The terminal layout emphasizes directness. Short walking paths replace long corridors. Security processing is designed to reduce queue volatility. Wayfinding is simplified to limit decision fatigue. The goal is that passengers can arrive significantly closer to departure time than they would at traditional large hubs without increasing risk of missing flights.
This approach aligns with modern travel behavior, where time efficiency often outweighs loyalty to specific airports. In domestic markets especially, passengers frequently choose based on convenience rather than network connectivity. YHU is explicitly designed to exploit that preference.
The absence of international processing is also a strategic advantage. Without customs and immigration flows, the airport avoids one of the most common congestion points in global aviation. That allows operational focus to remain on rapid movement rather than regulatory complexity.
Can Montreal Sustain Two Airports Without Fragmentation
The long-term viability of YHU depends on whether Montreal can support a functional multi-airport system without repeating past fragmentation. Montréal–Trudeau International Airport remains the dominant hub, handling international traffic and the majority of long-haul connectivity. YHU is not positioned to challenge that role.

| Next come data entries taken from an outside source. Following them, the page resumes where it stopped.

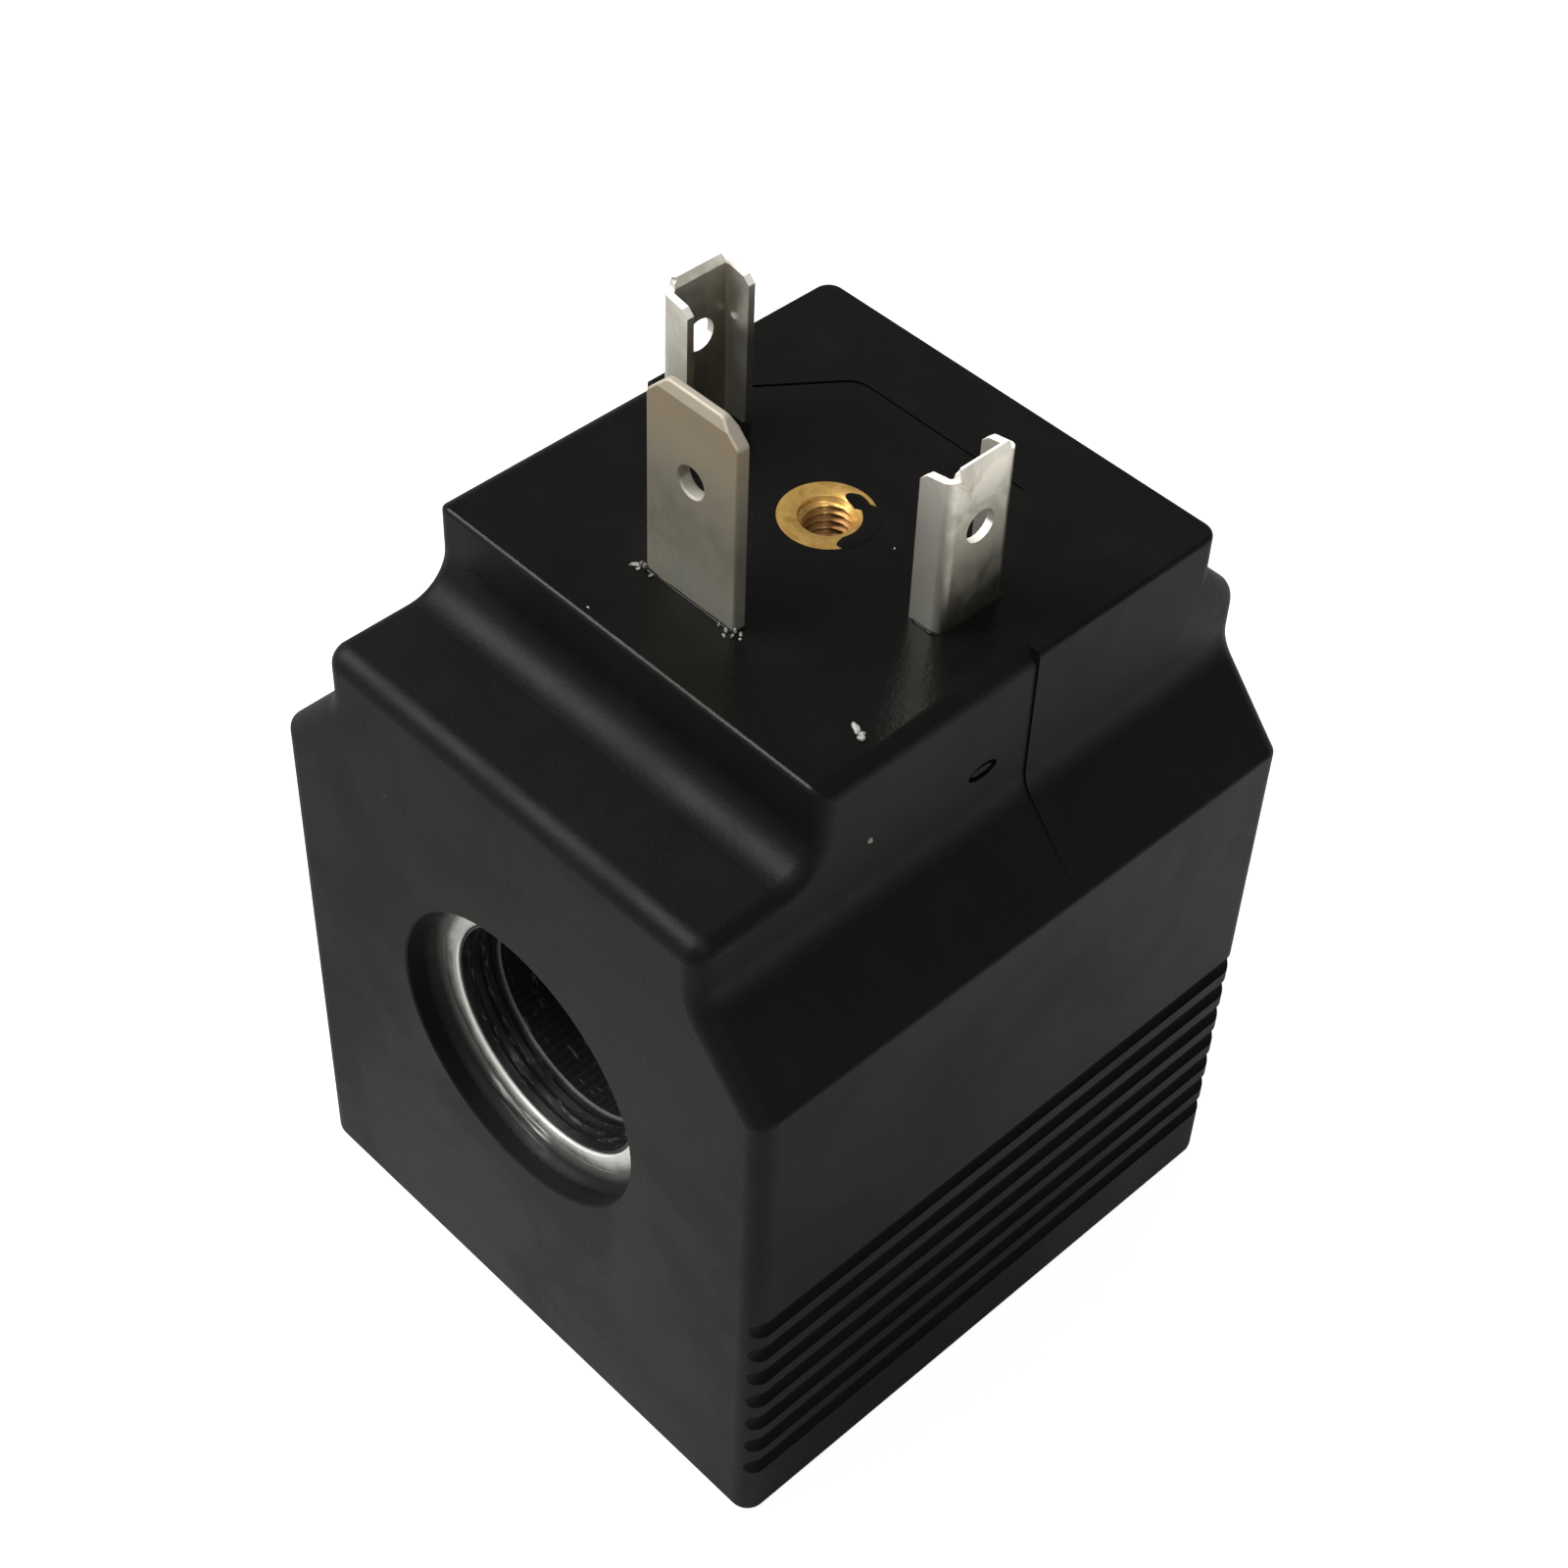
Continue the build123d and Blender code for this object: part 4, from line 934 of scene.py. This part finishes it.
def lumps(centres, sizes, seed, rows=11, columns=18):
    """Ball points times size, with radius 1 + sines of both angles; the first axis counts the lumps."""
    centres, sizes = np.array(centres, dtype=float), np.array(sizes, dtype=float)
    chance = np.random.default_rng(seed)
    polar = np.linspace(POLE_GAP, np.pi - POLE_GAP, rows)[None, :, None]
    round_ = np.linspace(0, 2 * np.pi, columns, endpoint=False)[None, None, :]
    phase = chance.uniform(0, 2 * np.pi, (4, len(centres), 1, 1))
    waves = 0.26 * np.sin(2 * round_ + phase[0]) + 0.16 * np.sin(3 * round_ + phase[1])
    waves = waves + 0.07 * np.sin(5 * round_ + phase[3])
    swell = 1 + waves * np.sin(polar) + 0.14 * np.sin(3 * polar + phase[2])
    ball = np.stack([swell * np.sin(polar) * np.cos(round_), swell * np.sin(polar) * np.sin(round_),
                     swell * np.cos(polar) + 0 * round_], axis=-1)
    flake = ball * sizes[:, None, None, :]
    turn = chance.uniform(0, np.pi, (len(centres), 1, 1))
    turned = np.stack([flake[..., 0] * np.cos(turn) - flake[..., 1] * np.sin(turn),
                       flake[..., 0] * np.sin(turn) + flake[..., 1] * np.cos(turn), flake[..., 2]], axis=-1)
    points = centres[:, None, None, :] + turned
    one = grid_faces(rows, columns, False, True)
    first = np.arange(len(centres))[:, None] * rows * columns
    faces = (first[:, :, None] + one[None]).reshape(-1, 4).tolist()
    tops = (first + np.arange(columns)).tolist()
    feet = (first + (rows - 1) * columns + np.arange(columns)[::-1]).tolist()
    return points, faces + tops + feet


BLADE_CRUMBS = [
    ((-3.60, -7.15), (0.26, 0.13, 0.08)), ((-3.42, -6.98), (0.17, 0.12, 0.16)),
    ((-3.12, -7.00), (0.12, 0.09, 0.24)), ((-2.50, -7.16), (0.15, 0.09, 0.08)),
    ((-3.30, -7.28), (0.15, 0.10, 0.05)), ((-3.78, -7.30), (0.12, 0.08, 0.05)),
    ((2.30, -7.06), (0.13, 0.09, 0.11)), ((3.02, -7.42), (0.17, 0.10, 0.06)),
    ((2.86, -7.12), (0.15, 0.10, 0.16)), ((3.20, -6.85), (0.10, 0.09, 0.18)),
    ((3.50, -6.75), (0.18, 0.09, 0.06)), ((3.34, -7.16), (0.13, 0.09, 0.10)),
    ((3.72, -7.00), (0.10, 0.07, 0.05)),
]
LOOSE_CHIPS = [
    ((11.80, -7.16, FACE_Z + 0.07), (0.30, 0.19, 0.12)),
    ((12.38, -7.38, FACE_Z + 0.07), (0.28, 0.21, 0.12)),
    ((12.12, -7.10, FACE_Z + 0.02), (0.18, 0.08, 0.05)),
    ((-2.85, -10.95, FACE_Z + 0.02), (0.07, 0.06, 0.04)),
    ((4.06, 3.22, FACE_Z + 0.02), (0.06, 0.06, 0.04)),
    ((14.00, -8.04, 44.12), (0.15, 0.15, 0.15)),
]
CRUMB_SUNK = 0.55


def make_chip_material(name, pale, dark):
    """Broken resin and tin: pale where it is torn, darker in its hollows."""
    material, tree, shader, place = start_material(name, specular=0.4)
    grain = use_group(tree, GRAIN, place, Grain_Size=7000.0, Wave_Size=1600.0, Wave_Share=0.8)
    tree.links.new(mix_colour(tree, ramp(tree, grain.outputs["Height"], 0.5, 1.2), dark, pale),
                   shader.inputs["Base Color"])
    smudge = use_group(tree, SMUDGE, place, Cloud_Size=2500.0, Clean=0.4, Smeared=0.7)
    tree.links.new(smudge.outputs["Roughness"], shader.inputs["Roughness"])
    set_bump(tree, shader, grain.outputs["Height"], 0.03)
    return material


chip_finish = make_chip_material("torn_flash", (0.44, 0.43, 0.40), (0.14, 0.135, 0.12))
crumb_finish = make_chip_material("torn_tin", (0.30, 0.295, 0.27), (0.07, 0.068, 0.06))
crumb_places = [(x, y, FACE_Z + size[2] * CRUMB_SUNK) for (x, y), size in BLADE_CRUMBS]
crumbs = lumps(crumb_places, [size for _, size in BLADE_CRUMBS], 31, rows=5, columns=7)
mesh_piece("blade_foot_crumbs", *crumbs, crumb_finish, "tinned_brass", sharp_above=12.0)
chips = lumps([place for place, _ in LOOSE_CHIPS], [size for _, size in LOOSE_CHIPS], 32)
mesh_piece("loose_chips", *chips, chip_finish, "black_resin", sharp_above=70.0)

# %% [markdown]
# ## Floor
# The floor is a pale plane that covers the whole view. What the camera sees of it is lifted to white,
# while it still darkens a little under the object. Black resin is only seen by what it mirrors. In the
# photo the front face is brightest low down and the right face grows brighter towards the back, so
# reflections see a floor that glows close to the block's front and again behind it. Cards could do the
# same, but they would show in the bore.

# %% Floor
GLOW_CENTRE, GLOW_NEAR, GLOW_FAR = (-4.0, -24.0, 0.0), 6.0, 34.0
BACK_NEAR, BACK_FAR = 5.0, 80.0
PLAIN_GLOW, FRONT_GLOW, BACK_GLOW, CAMERA_WHITE = 0.02, 0.34, 0.60, 0.85
FLOOR_HALF, FLOOR_DROP = 1500.0, 0.05


def make_floor():
    """One wide square just under the object."""
    signs = ((-1, -1), (1, -1), (1, 1), (-1, 1))
    corners = [(x * FLOOR_HALF * MM, y * FLOOR_HALF * MM, -FLOOR_DROP * MM) for x, y in signs]
    mesh = bpy.data.meshes.new("floor")
    mesh.from_pydata(corners, [], [(0, 1, 2, 3)])
    floor = bpy.data.objects.new("floor", mesh)
    scene_collection.objects.link(floor)
    material, tree, shader, place = start_material("floor_paper", specular=0.1)
    shader.inputs["Base Color"].default_value = (0.50, 0.495, 0.48, 1.0)
    shader.inputs["Roughness"].default_value = 0.8
    shader.inputs["Emission Color"].default_value = (1.0, 1.0, 1.0, 1.0)
    paths = tree.nodes.new("ShaderNodeLightPath")
    away = node(tree, "ShaderNodeVectorMath", {"operation": "DISTANCE"})
    tree.links.new(place, away.inputs[0])
    away.inputs[1].default_value = [v * MM for v in GLOW_CENTRE]
    near = ramp(tree, away.outputs["Value"], GLOW_FAR * MM, GLOW_NEAR * MM)
    parts = split_axes(tree, place)
    behind = ramp(tree, math_node(tree, "ADD", parts["X"], parts["Y"]), BACK_NEAR * MM, BACK_FAR * MM)
    glow = math_node(tree, "ADD", times(tree, near, FRONT_GLOW), times(tree, behind, BACK_GLOW))
    mirrored = math_node(tree, "ADD", glow, PLAIN_GLOW)
    other = math_node(tree, "MAXIMUM", paths.outputs["Is Glossy Ray"], paths.outputs["Is Transmission Ray"])
    seen = times(tree, paths.outputs["Is Camera Ray"], CAMERA_WHITE)
    strength = math_node(tree, "ADD", seen, times(tree, other, mirrored))
    tree.links.new(strength, shader.inputs["Emission Strength"])
    floor.data.materials.append(material)
    return floor


floor = make_floor()
print("floor reaches", FLOOR_HALF, "mm each way")

# %% [markdown]
# ## Lamps and world
# A large soft lamp stands high on the left front, and a weaker one near the camera opens the shadows. A
# picture of a studio could light the part too, but two area lamps and an even world are easier to aim.
# They stay at a plain level, at which a colour renders about as it is written, and the world is white
# only to the camera.

# %% Lamps and world
MIDDLE = (0, 0, 30)
WORLD_PLAIN, WORLD_LIFT = 0.30, 0.70


def soft_box(name, place_mm, aim_mm, size_mm, power):
    """A square area lamp that looks at a point."""
    lamp = bpy.data.lights.new(name, "AREA")
    lamp.size = size_mm * MM
    lamp.energy = power
    obj = bpy.data.objects.new(name, lamp)
    place, aim = Vector(place_mm) * MM, Vector(aim_mm) * MM
    turn = (aim - place).to_track_quat("-Z", "Y").to_matrix().to_4x4()
    obj.matrix_world = Matrix.Translation(place) @ turn
    scene_collection.objects.link(obj)
    print(name, "stands at", place_mm, "with", power, "W")
    return obj


def make_world():
    """An even, faintly warm light from all round, lifted to white where the camera sees it."""
    world = bpy.data.worlds.new("studio")
    bpy.context.scene.world = world
    world.use_nodes = True
    tree = world.node_tree
    background = tree.nodes["Background"]
    background.inputs["Color"].default_value = (1.0, 0.99, 0.97, 1.0)
    seen = tree.nodes.new("ShaderNodeLightPath").outputs["Is Camera Ray"]
    strength = math_node(tree, "ADD", times(tree, seen, WORLD_LIFT), WORLD_PLAIN)
    tree.links.new(strength, background.inputs["Strength"])
    return world


soft_box("key_left_front", (-315, -265, 510), MIDDLE, 390, 5.4)
soft_box("fill_near_camera", (380, -300, 620), MIDDLE, 260, 1.0)
make_world()
bpy.context.scene.view_settings.view_transform = "Standard"
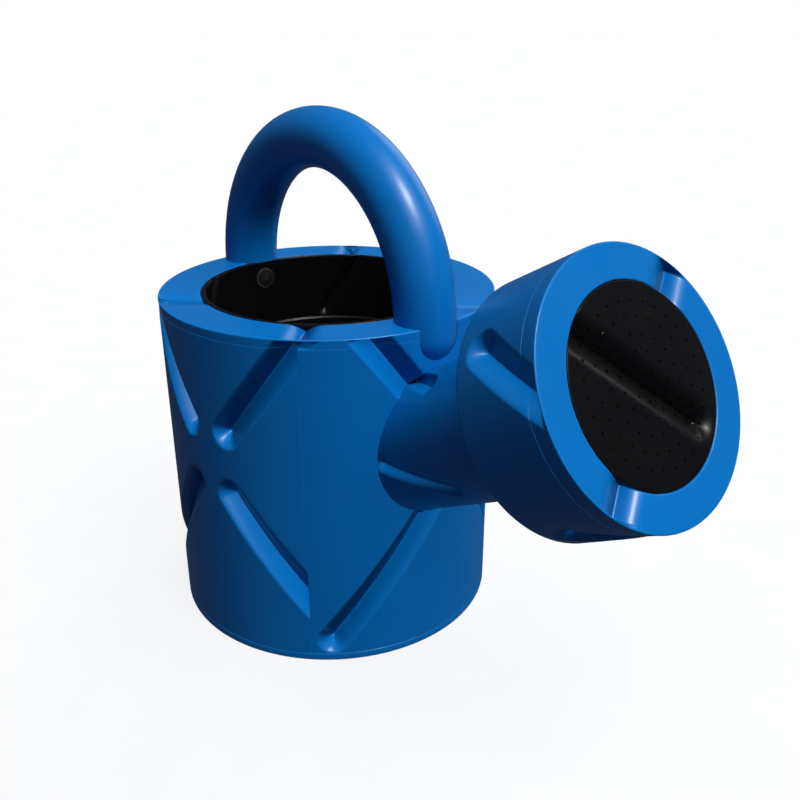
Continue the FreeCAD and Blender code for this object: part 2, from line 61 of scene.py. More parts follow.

Instead, it is attempting to carve out a complementary niche focused on domestic and regional travel. In theory, this mirrors systems in cities like London or New York, where different airports specialize in different traffic types. The success of such systems depends on clarity of role separation. When airports compete directly for the same passengers, inefficiencies emerge. When they specialize, networks stabilize.
YHU’s challenge is not infrastructure readiness. It is behavioral adoption. Travelers must perceive sufficient value in switching airports to justify changing established habits. Porter’s strategy suggests that convenience, rather than pricing or novelty, will be the primary driver of that shift.
If successful, Montreal will finally achieve what Mirabel was originally intended to deliver, but through an entirely different logic: not consolidation, but functional distribution of demand.
If it fails, the region will once again confront a familiar truth about aviation infrastructure. Building capacity is straightforward. Aligning it with human behavior is not.